Copy exactly the lines from the "bpy.context.scene.collection.objects.link(empty)" line to the end, both included, and nothing else.

** start of DATA SHOWN **

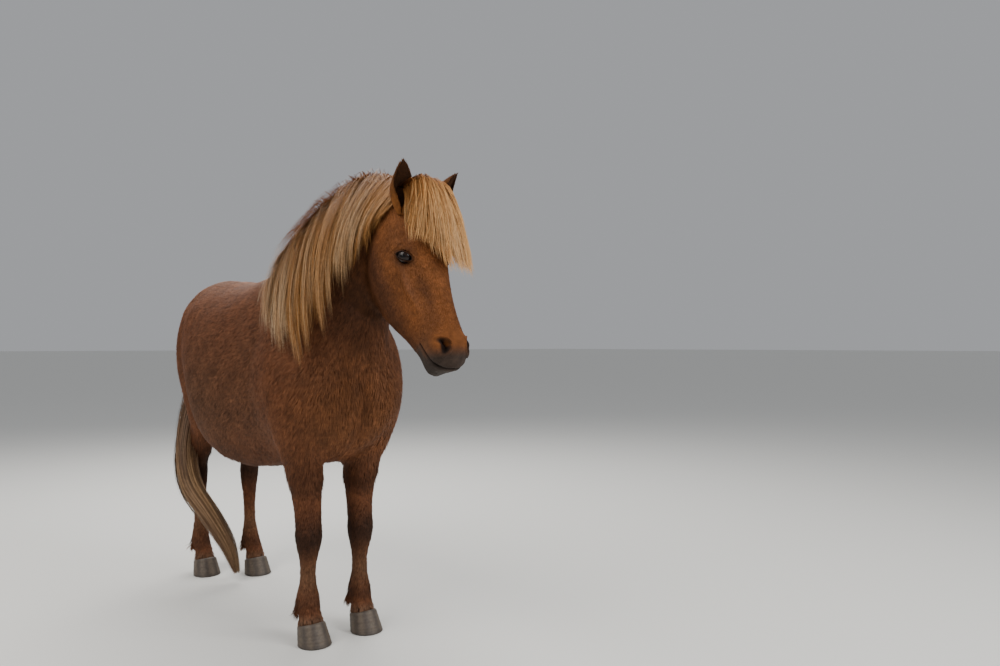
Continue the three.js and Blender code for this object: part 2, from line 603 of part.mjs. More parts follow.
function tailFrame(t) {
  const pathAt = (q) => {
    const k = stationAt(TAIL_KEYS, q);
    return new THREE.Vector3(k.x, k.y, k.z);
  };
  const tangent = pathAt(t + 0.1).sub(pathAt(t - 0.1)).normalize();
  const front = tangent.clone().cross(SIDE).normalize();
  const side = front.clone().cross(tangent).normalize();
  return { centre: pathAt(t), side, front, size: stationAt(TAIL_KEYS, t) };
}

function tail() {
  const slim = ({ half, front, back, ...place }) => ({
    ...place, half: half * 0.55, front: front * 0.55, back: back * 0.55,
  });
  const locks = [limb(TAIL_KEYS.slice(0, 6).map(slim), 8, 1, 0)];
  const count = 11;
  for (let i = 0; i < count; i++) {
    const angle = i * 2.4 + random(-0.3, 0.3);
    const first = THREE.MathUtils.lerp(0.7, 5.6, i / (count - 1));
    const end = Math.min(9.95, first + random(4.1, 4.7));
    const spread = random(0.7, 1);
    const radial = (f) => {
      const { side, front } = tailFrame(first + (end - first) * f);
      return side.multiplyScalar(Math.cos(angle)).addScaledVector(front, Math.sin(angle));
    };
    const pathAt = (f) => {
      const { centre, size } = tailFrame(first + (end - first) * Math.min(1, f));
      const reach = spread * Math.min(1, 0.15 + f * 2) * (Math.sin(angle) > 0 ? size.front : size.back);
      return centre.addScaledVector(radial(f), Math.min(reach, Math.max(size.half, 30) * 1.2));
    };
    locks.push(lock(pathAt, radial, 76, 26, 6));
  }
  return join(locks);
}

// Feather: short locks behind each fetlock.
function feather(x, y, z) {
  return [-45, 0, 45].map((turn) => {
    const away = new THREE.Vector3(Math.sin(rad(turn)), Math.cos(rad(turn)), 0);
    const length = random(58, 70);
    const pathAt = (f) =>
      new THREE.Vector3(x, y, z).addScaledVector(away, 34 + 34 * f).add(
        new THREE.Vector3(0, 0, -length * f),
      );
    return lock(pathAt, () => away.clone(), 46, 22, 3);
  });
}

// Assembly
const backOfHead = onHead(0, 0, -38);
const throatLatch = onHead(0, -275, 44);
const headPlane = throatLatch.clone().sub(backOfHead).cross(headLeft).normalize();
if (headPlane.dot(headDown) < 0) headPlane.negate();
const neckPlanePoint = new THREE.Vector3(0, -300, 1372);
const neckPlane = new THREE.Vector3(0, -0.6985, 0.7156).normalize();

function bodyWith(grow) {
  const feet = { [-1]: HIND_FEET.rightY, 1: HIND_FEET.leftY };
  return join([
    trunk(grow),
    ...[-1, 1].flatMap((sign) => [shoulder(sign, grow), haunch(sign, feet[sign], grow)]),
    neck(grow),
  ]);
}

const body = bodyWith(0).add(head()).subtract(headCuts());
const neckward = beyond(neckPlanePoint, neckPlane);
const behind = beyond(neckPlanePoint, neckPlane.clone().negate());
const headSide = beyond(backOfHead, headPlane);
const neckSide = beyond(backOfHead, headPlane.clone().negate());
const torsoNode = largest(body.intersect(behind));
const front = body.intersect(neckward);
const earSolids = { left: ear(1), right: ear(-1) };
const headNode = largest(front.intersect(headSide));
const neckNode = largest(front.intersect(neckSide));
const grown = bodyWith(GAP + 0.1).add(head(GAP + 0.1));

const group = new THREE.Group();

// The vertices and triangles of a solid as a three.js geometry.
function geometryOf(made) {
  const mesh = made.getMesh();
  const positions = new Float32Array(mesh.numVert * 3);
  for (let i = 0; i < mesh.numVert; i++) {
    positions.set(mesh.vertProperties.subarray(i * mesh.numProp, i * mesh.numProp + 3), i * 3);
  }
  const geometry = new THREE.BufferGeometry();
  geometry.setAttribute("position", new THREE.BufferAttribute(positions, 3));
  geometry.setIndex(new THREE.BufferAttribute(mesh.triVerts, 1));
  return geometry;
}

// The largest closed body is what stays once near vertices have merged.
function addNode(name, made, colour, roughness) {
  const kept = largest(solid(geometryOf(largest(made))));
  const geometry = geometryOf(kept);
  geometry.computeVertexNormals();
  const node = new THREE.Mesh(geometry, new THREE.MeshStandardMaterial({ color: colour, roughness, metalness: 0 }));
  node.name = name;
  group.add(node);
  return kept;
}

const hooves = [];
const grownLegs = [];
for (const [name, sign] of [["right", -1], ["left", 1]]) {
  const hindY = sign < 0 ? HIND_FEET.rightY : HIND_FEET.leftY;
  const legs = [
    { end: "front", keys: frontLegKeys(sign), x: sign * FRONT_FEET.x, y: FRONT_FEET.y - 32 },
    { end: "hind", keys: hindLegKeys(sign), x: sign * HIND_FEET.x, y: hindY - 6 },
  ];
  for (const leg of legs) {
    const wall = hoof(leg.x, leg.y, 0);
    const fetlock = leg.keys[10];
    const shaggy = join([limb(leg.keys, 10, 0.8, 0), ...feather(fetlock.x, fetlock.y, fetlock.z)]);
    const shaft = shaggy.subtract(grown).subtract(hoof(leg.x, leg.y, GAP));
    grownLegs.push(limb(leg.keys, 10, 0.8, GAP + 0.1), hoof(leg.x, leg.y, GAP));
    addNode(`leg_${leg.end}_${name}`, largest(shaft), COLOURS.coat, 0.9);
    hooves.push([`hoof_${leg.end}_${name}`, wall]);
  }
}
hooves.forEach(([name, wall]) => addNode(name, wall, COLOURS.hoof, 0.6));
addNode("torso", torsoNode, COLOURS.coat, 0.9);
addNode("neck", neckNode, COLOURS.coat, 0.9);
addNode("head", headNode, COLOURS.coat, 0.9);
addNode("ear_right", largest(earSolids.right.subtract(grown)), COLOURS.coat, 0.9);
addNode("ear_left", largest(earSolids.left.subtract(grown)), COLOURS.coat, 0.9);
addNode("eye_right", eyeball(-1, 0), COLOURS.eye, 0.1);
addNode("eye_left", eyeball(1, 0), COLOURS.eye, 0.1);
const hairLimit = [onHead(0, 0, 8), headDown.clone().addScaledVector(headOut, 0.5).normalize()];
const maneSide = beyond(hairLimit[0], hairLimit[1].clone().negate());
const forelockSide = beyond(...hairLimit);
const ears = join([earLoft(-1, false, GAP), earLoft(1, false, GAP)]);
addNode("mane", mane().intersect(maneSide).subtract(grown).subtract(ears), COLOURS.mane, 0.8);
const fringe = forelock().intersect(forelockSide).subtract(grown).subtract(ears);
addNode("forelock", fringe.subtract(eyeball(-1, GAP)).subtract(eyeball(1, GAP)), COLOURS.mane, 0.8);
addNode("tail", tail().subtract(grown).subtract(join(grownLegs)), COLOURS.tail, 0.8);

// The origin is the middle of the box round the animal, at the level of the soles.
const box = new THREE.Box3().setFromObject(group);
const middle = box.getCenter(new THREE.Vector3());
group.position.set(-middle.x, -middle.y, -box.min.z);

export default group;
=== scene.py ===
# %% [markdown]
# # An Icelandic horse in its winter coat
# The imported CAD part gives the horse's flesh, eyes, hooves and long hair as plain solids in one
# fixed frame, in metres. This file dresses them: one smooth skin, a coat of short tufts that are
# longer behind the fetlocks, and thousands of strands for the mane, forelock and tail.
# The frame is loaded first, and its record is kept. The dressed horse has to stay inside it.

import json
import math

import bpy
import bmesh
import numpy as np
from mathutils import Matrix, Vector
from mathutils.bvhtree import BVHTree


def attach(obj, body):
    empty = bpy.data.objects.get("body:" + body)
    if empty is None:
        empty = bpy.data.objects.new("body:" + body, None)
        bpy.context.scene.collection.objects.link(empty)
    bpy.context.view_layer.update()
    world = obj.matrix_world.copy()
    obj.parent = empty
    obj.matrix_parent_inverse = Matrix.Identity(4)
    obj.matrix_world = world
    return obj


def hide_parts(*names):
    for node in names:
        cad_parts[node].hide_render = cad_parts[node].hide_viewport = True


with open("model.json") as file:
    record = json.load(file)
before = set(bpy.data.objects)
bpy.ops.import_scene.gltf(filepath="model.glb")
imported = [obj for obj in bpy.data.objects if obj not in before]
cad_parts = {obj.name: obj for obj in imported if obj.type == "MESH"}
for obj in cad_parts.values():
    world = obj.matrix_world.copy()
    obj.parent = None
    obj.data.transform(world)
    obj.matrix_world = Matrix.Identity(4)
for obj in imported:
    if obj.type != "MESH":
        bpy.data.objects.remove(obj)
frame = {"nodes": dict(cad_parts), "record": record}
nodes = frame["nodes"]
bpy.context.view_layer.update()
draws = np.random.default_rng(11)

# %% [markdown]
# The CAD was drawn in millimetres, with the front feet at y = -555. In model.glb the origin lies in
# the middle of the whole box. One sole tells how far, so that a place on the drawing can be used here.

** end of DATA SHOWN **

## ANSWER TO THIS PROBLEM
        bpy.context.scene.collection.objects.link(empty)
    bpy.context.view_layer.update()
    world = obj.matrix_world.copy()
    obj.parent = empty
    obj.matrix_parent_inverse = Matrix.Identity(4)
    obj.matrix_world = world
    return obj


def hide_parts(*names):
    for node in names:
        cad_parts[node].hide_render = cad_parts[node].hide_viewport = True


with open("model.json") as file:
    record = json.load(file)
before = set(bpy.data.objects)
bpy.ops.import_scene.gltf(filepath="model.glb")
imported = [obj for obj in bpy.data.objects if obj not in before]
cad_parts = {obj.name: obj for obj in imported if obj.type == "MESH"}
for obj in cad_parts.values():
    world = obj.matrix_world.copy()
    obj.parent = None
    obj.data.transform(world)
    obj.matrix_world = Matrix.Identity(4)
for obj in imported:
    if obj.type != "MESH":
        bpy.data.objects.remove(obj)
frame = {"nodes": dict(cad_parts), "record": record}
nodes = frame["nodes"]
bpy.context.view_layer.update()
draws = np.random.default_rng(11)

# %% [markdown]
# The CAD was drawn in millimetres, with the front feet at y = -555. In model.glb the origin lies in
# the middle of the whole box. One sole tells how far, so that a place on the drawing can be used here.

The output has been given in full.